Sitecore currently has about 4,000 customers — spanning a wide range of verticals — 1,000 of them Fortune 1000 organizations. While companies that sell directly to consumers have historically invested in websites and associated applications, Tzikakis said in the wake of the COVID-19 pandemic many organizations that sold business-to-business (B2B) are now also trying to establish online relationships with downstream end customers.

Instead of having to invest in AI capabilities on their own, many of those organizations are leveraging the investments Sitecore made to surface the right content at the right time for any given customer, Tzikakis said. For all the hype surrounding digital business transformation these days, he noted most organizations still struggle to provide customers with an online experience that is specifically tailored to their interests, no matter how many times someone has visited their website. This is largely because organizations are unable to surface that content at the right time, Tzikakis added.

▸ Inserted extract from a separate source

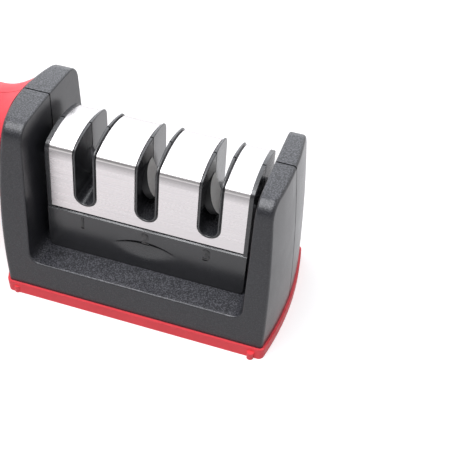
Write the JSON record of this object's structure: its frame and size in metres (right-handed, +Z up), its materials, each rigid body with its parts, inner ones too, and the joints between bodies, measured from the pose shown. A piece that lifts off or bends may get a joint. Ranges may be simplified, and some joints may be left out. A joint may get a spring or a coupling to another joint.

Naturally, Sitecore views Boxever and Four51 as linchpins in an evolving strategy for addressing digital business transformation initiatives that ideally should start with the customer rather than as a backend process. As more customers rely on the internet to purchase goods and services, the need for organizations to create more compelling content that enables them to better differentiate themselves will only increase.

The challenge is that many organizations are still operating in the Web 2.0 era. End customers, however, now expect an online multimedia experience that piques their interest without unnecessarily compromising their privacy. They may one day opt in to establish a deeper relationship, but until they do, the onus for inferring what content to surface when, based on all the available metrics, is on the vendor.